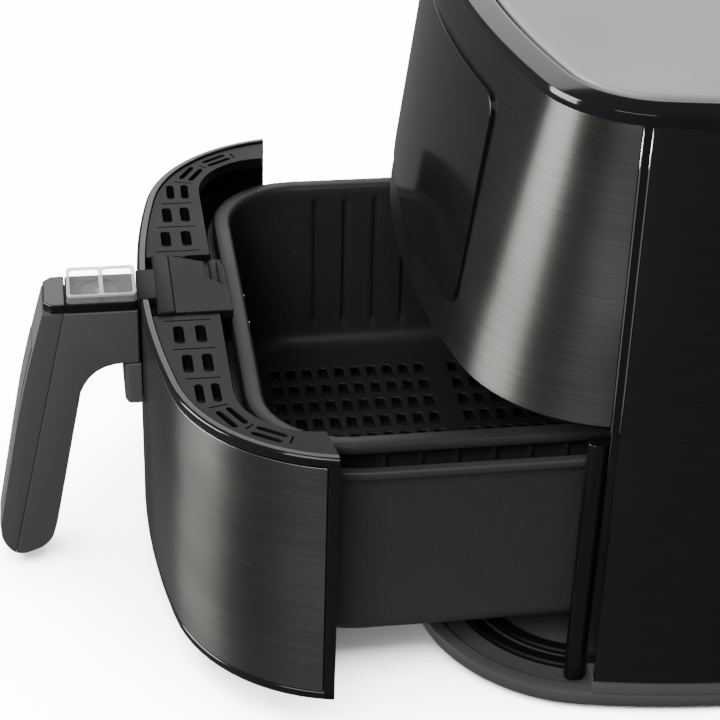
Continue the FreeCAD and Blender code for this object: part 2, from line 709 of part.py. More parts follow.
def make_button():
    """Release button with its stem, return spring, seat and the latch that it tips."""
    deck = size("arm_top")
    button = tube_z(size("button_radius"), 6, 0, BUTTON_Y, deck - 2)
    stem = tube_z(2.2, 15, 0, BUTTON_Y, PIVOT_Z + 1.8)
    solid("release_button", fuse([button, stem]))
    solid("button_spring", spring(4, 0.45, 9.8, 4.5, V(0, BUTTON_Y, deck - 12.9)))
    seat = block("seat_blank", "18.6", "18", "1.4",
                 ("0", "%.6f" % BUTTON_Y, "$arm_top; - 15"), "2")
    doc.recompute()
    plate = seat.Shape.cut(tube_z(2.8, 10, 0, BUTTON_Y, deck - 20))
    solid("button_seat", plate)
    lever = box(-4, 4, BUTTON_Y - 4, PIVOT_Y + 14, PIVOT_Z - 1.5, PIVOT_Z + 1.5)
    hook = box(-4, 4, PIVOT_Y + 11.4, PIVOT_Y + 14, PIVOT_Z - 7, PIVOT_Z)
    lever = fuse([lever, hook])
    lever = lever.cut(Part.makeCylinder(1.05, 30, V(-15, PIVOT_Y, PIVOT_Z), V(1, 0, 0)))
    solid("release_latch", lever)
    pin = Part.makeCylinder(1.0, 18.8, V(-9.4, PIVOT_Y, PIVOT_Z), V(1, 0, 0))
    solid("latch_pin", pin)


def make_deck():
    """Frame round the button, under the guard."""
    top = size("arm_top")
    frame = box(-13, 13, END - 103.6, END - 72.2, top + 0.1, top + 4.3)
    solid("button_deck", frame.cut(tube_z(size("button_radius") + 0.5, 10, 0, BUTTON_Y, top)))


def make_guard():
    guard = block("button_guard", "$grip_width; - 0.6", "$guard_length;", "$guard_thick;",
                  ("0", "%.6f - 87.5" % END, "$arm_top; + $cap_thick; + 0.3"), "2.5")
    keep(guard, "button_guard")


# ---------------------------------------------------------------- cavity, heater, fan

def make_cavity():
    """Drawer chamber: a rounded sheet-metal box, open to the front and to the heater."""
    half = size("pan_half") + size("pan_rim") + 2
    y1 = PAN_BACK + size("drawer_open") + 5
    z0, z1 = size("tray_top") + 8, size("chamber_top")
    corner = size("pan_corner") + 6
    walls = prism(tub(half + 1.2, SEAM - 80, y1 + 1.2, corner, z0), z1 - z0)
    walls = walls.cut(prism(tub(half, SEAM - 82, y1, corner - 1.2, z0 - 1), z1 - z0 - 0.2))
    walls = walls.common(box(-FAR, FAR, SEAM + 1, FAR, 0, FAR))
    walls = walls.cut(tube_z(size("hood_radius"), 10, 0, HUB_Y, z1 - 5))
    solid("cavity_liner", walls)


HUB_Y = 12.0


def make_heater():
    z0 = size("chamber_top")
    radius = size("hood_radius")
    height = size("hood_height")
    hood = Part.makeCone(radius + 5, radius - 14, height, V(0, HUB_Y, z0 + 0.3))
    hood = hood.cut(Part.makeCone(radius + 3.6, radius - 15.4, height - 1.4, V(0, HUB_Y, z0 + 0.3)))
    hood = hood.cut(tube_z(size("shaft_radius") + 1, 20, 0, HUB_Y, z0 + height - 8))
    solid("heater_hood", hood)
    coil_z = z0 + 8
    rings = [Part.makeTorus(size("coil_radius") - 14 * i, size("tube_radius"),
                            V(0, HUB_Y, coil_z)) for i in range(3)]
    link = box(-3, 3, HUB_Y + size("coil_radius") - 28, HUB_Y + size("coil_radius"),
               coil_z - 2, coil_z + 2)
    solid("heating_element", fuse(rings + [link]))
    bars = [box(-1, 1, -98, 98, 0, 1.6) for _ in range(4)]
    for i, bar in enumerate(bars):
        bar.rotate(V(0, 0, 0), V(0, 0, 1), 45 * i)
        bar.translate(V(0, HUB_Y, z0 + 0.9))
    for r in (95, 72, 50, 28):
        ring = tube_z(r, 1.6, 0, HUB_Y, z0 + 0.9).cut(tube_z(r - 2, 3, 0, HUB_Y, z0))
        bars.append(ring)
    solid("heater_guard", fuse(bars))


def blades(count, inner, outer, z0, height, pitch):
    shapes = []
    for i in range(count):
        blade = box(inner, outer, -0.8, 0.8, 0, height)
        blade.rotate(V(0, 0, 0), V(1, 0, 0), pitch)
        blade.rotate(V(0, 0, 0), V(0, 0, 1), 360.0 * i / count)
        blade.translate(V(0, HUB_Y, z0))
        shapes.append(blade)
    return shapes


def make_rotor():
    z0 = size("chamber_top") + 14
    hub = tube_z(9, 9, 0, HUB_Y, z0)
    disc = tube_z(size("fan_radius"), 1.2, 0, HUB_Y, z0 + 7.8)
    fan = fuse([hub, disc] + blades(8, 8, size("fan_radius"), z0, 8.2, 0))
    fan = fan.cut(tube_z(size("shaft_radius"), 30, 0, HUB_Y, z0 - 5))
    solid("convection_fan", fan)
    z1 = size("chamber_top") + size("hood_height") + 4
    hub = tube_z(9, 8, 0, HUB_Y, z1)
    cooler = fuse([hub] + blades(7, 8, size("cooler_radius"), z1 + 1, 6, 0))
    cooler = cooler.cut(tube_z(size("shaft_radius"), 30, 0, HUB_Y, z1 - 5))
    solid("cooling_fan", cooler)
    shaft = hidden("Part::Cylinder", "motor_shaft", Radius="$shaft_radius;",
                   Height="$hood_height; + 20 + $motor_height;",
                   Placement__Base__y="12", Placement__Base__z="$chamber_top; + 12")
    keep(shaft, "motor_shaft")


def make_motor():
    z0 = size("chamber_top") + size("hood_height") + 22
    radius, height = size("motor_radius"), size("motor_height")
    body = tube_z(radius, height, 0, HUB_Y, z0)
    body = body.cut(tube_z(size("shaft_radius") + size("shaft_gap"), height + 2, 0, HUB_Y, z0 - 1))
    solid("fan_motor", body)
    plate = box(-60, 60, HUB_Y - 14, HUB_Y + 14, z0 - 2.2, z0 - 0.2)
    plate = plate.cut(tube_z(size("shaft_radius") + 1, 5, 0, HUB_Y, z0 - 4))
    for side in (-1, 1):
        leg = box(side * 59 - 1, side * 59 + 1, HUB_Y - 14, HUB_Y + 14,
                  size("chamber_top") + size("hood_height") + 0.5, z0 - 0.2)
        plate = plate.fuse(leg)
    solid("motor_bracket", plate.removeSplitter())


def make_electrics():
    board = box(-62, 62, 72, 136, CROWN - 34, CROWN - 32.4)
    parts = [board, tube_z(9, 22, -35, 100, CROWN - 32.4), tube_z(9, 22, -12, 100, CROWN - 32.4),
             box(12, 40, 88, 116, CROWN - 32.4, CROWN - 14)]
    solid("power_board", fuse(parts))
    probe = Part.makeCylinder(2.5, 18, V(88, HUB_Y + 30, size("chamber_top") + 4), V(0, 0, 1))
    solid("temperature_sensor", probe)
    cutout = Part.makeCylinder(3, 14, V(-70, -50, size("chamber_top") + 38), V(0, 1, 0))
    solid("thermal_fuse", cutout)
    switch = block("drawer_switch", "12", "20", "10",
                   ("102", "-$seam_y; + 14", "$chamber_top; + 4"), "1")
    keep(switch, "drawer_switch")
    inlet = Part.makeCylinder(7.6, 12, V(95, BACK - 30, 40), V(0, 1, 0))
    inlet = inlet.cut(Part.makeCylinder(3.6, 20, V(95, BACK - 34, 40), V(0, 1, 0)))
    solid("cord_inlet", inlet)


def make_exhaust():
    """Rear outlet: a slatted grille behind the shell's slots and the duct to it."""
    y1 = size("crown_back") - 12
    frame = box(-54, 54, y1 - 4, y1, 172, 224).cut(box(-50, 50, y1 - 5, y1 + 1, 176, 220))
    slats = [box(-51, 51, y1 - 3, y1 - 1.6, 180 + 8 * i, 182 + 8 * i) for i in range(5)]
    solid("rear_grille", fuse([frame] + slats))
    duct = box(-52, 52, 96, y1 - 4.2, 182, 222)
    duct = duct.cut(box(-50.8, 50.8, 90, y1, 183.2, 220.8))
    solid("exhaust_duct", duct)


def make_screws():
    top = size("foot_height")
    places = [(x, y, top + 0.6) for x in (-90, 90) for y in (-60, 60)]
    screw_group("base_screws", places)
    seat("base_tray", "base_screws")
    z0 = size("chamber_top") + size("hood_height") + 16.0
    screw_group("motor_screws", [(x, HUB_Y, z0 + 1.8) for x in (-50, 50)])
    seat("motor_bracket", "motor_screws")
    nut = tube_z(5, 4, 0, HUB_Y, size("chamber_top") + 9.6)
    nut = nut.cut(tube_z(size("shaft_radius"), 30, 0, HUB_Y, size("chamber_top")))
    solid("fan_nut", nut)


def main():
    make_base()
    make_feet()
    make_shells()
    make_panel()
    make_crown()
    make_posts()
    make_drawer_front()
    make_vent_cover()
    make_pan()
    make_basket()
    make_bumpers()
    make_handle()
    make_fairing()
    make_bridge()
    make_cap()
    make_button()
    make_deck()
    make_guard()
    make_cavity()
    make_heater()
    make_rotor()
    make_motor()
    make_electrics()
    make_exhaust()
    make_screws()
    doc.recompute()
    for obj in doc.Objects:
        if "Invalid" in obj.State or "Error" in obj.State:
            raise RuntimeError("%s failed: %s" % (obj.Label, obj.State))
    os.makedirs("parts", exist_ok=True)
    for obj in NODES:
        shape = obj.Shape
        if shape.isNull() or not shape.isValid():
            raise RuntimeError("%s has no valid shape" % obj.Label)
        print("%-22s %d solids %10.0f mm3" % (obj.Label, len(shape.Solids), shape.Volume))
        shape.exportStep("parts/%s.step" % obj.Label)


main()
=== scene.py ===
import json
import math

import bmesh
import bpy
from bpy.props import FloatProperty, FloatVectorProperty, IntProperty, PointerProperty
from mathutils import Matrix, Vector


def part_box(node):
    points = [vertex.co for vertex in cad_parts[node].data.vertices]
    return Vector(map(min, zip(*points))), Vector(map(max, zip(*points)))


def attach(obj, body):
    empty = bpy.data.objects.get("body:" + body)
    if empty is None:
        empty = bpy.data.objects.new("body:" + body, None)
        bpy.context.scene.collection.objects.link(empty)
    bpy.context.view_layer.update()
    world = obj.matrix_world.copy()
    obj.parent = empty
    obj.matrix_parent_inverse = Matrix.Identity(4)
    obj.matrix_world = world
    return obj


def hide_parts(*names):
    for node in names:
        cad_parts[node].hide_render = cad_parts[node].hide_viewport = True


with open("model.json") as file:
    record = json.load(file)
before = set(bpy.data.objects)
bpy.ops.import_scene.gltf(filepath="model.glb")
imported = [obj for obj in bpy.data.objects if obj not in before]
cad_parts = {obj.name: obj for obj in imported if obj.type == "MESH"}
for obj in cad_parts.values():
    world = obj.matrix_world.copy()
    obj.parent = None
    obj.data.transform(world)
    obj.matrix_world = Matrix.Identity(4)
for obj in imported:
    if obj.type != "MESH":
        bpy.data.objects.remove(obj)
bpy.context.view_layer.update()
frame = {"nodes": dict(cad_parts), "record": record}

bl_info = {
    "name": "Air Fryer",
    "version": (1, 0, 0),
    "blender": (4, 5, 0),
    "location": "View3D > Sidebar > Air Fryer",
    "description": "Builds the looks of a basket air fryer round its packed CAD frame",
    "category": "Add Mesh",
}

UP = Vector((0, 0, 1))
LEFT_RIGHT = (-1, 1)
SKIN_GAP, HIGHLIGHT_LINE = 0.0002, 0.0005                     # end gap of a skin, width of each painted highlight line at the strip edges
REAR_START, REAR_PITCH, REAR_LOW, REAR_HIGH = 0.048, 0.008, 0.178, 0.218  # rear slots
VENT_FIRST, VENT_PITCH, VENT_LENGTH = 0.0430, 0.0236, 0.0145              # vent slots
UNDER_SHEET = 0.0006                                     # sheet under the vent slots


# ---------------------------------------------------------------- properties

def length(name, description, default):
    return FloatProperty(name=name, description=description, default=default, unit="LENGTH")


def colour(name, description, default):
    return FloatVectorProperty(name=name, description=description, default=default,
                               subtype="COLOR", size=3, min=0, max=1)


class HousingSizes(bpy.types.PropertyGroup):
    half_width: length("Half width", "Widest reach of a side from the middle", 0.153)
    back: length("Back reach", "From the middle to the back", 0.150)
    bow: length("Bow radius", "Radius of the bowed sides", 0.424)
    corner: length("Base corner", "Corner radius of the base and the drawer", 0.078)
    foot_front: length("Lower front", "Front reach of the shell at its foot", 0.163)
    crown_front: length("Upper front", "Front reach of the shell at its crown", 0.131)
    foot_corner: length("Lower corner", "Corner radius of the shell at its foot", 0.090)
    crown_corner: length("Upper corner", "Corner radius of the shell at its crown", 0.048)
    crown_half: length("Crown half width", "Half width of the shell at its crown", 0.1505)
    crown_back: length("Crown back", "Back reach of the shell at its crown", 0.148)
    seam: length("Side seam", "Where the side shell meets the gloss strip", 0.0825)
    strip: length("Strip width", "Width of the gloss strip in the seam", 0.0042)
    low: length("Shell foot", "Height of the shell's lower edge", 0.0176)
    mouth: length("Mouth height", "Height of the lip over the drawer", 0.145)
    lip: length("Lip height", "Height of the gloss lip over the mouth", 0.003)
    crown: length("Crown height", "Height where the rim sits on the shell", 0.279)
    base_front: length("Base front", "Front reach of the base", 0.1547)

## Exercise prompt
Extract exactly and only the lines above from the line containing "if shape.isNull() or" through the line containing "obj.parent = empty", both end lines included.

## Answer to the problem
        if shape.isNull() or not shape.isValid():
            raise RuntimeError("%s has no valid shape" % obj.Label)
        print("%-22s %d solids %10.0f mm3" % (obj.Label, len(shape.Solids), shape.Volume))
        shape.exportStep("parts/%s.step" % obj.Label)


main()
=== scene.py ===
import json
import math

import bmesh
import bpy
from bpy.props import FloatProperty, FloatVectorProperty, IntProperty, PointerProperty
from mathutils import Matrix, Vector


def part_box(node):
    points = [vertex.co for vertex in cad_parts[node].data.vertices]
    return Vector(map(min, zip(*points))), Vector(map(max, zip(*points)))


def attach(obj, body):
    empty = bpy.data.objects.get("body:" + body)
    if empty is None:
        empty = bpy.data.objects.new("body:" + body, None)
        bpy.context.scene.collection.objects.link(empty)
    bpy.context.view_layer.update()
    world = obj.matrix_world.copy()
    obj.parent = empty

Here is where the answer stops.